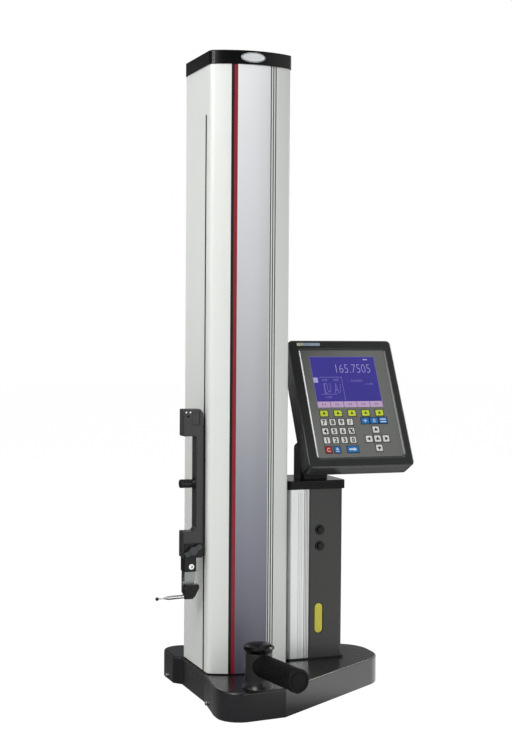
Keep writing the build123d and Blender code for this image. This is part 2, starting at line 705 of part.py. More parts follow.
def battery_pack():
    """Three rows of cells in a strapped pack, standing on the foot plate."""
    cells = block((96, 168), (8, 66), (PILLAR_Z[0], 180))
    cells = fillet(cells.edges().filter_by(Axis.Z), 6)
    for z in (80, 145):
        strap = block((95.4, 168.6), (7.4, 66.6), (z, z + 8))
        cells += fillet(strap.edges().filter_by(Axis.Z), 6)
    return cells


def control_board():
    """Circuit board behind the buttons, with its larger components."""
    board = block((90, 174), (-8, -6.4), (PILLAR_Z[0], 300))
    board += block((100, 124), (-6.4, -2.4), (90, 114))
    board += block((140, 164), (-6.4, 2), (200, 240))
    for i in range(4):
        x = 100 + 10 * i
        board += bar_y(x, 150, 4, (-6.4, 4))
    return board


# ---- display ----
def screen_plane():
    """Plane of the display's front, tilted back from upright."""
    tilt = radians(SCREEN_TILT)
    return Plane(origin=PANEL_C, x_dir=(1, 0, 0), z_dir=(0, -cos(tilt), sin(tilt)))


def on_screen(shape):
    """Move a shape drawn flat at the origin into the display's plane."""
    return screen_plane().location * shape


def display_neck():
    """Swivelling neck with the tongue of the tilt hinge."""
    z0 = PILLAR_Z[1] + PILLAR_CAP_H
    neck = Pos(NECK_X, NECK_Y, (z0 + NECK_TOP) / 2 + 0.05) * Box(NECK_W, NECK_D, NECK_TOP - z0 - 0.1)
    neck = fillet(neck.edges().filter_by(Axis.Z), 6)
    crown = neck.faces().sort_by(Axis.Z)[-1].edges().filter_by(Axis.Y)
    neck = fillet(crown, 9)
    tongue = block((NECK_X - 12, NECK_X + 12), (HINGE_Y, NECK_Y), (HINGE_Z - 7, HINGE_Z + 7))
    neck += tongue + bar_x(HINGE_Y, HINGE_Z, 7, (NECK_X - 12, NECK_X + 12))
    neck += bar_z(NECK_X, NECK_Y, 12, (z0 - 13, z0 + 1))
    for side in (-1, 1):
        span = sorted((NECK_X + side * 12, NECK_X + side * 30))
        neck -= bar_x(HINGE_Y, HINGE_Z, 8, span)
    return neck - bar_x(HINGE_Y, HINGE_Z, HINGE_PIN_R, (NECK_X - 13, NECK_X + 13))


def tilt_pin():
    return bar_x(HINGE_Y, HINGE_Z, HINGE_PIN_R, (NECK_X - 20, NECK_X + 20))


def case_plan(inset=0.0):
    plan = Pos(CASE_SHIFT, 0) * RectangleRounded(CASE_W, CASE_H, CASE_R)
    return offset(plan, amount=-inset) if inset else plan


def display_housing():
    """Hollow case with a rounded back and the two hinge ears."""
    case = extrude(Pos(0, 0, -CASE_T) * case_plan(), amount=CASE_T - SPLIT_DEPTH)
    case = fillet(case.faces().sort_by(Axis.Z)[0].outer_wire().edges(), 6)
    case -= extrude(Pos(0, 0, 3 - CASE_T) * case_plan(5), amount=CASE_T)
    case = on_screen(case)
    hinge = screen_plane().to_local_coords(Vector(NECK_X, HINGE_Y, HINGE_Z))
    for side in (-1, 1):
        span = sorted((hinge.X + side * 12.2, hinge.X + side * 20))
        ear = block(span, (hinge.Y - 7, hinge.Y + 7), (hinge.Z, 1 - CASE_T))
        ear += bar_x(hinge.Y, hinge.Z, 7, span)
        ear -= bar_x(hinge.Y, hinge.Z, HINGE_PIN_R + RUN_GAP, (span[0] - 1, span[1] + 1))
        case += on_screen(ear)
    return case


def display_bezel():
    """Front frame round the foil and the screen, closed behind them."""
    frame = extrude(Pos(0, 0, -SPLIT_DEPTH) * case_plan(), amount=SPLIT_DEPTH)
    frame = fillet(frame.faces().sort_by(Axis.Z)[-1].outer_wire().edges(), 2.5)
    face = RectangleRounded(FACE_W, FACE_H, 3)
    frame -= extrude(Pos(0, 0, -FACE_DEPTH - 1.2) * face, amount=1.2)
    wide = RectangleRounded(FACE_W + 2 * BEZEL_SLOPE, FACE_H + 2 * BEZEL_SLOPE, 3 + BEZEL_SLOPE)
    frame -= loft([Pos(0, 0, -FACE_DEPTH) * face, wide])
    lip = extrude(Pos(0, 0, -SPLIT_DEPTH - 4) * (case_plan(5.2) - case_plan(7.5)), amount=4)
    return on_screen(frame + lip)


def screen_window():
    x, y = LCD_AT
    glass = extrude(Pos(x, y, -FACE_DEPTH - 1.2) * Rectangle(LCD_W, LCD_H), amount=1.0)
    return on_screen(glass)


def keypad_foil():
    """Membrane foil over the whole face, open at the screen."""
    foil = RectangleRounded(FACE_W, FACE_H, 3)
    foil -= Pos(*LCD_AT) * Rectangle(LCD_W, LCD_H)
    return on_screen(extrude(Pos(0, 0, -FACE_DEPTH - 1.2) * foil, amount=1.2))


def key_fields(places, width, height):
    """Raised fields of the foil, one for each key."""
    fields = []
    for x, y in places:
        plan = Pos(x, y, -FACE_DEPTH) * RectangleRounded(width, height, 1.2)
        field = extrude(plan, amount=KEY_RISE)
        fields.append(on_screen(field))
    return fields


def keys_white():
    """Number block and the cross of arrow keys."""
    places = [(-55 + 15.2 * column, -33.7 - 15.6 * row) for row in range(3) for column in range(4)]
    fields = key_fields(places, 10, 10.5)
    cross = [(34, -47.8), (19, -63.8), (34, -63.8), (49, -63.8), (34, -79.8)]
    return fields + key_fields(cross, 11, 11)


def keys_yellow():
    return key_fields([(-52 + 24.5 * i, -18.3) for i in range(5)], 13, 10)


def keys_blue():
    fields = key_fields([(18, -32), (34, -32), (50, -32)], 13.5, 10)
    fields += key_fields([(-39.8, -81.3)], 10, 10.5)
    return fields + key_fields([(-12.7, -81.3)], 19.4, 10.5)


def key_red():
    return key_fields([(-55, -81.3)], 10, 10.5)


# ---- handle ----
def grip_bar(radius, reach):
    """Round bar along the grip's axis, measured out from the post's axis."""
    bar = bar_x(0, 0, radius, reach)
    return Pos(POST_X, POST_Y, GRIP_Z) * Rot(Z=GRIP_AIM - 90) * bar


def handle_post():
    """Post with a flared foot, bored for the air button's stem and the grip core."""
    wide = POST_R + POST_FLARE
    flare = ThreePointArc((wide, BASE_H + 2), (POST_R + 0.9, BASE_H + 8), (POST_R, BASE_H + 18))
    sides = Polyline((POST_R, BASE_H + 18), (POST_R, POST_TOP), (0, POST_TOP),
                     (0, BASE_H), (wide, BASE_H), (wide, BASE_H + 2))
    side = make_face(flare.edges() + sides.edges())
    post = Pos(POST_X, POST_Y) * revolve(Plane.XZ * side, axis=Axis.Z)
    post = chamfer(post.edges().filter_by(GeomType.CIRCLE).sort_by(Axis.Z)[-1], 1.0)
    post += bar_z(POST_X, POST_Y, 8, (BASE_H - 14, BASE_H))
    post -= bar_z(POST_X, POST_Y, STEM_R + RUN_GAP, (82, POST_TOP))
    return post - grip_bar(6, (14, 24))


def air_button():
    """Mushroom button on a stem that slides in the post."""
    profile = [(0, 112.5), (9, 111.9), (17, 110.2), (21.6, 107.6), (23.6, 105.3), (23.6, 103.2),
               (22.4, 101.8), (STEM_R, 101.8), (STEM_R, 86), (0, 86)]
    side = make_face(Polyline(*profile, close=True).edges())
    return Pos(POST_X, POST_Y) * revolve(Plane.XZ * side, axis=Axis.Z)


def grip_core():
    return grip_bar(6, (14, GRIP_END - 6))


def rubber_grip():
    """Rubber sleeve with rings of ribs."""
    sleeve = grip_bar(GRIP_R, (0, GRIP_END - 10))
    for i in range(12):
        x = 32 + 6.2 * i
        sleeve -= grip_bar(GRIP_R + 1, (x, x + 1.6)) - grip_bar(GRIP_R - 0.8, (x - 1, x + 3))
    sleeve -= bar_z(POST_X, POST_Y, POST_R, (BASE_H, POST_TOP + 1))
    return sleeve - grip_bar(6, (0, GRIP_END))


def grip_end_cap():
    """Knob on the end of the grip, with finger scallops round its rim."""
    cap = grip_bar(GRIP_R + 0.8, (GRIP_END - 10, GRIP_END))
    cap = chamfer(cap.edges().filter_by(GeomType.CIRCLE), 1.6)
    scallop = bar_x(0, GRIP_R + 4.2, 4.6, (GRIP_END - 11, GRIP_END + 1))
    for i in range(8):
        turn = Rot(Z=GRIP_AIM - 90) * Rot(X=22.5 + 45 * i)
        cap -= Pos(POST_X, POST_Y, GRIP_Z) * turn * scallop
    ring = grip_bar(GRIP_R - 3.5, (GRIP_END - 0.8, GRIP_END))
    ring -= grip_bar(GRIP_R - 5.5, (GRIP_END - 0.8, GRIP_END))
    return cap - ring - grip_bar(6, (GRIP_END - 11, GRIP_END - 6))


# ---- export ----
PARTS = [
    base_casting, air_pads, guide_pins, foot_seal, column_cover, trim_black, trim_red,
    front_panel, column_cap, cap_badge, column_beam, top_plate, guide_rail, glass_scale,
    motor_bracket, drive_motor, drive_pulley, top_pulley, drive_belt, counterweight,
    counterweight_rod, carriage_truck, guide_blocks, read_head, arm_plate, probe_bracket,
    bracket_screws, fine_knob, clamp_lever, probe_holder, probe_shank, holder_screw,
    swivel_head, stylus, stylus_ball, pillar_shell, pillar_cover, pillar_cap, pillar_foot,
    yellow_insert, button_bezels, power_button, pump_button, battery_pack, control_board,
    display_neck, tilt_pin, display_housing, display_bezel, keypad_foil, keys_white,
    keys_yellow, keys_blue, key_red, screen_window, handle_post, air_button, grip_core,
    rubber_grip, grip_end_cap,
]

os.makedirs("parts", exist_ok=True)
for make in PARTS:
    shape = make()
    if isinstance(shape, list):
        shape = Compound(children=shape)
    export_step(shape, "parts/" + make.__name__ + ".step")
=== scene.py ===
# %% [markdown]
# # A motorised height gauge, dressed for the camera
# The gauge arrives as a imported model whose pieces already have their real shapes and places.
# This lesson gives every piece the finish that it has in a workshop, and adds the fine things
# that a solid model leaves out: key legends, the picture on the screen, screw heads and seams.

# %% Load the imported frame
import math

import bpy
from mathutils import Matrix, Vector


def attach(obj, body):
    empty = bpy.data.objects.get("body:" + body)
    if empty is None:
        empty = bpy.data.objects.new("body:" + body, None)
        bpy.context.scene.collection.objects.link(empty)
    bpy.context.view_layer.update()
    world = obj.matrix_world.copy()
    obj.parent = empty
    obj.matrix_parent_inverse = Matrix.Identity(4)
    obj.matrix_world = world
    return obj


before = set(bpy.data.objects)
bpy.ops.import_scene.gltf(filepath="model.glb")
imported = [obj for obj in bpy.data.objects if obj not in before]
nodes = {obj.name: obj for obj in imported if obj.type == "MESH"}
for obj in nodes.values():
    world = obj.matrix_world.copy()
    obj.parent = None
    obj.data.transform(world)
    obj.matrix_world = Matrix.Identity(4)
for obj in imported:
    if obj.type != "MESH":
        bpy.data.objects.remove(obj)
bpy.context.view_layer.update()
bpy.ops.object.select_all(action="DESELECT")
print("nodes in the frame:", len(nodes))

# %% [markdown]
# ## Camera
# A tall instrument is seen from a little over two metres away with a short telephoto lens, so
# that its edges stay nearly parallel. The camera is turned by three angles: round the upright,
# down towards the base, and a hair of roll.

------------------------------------

Give only the number of lines in the listing above that include the string "body".

3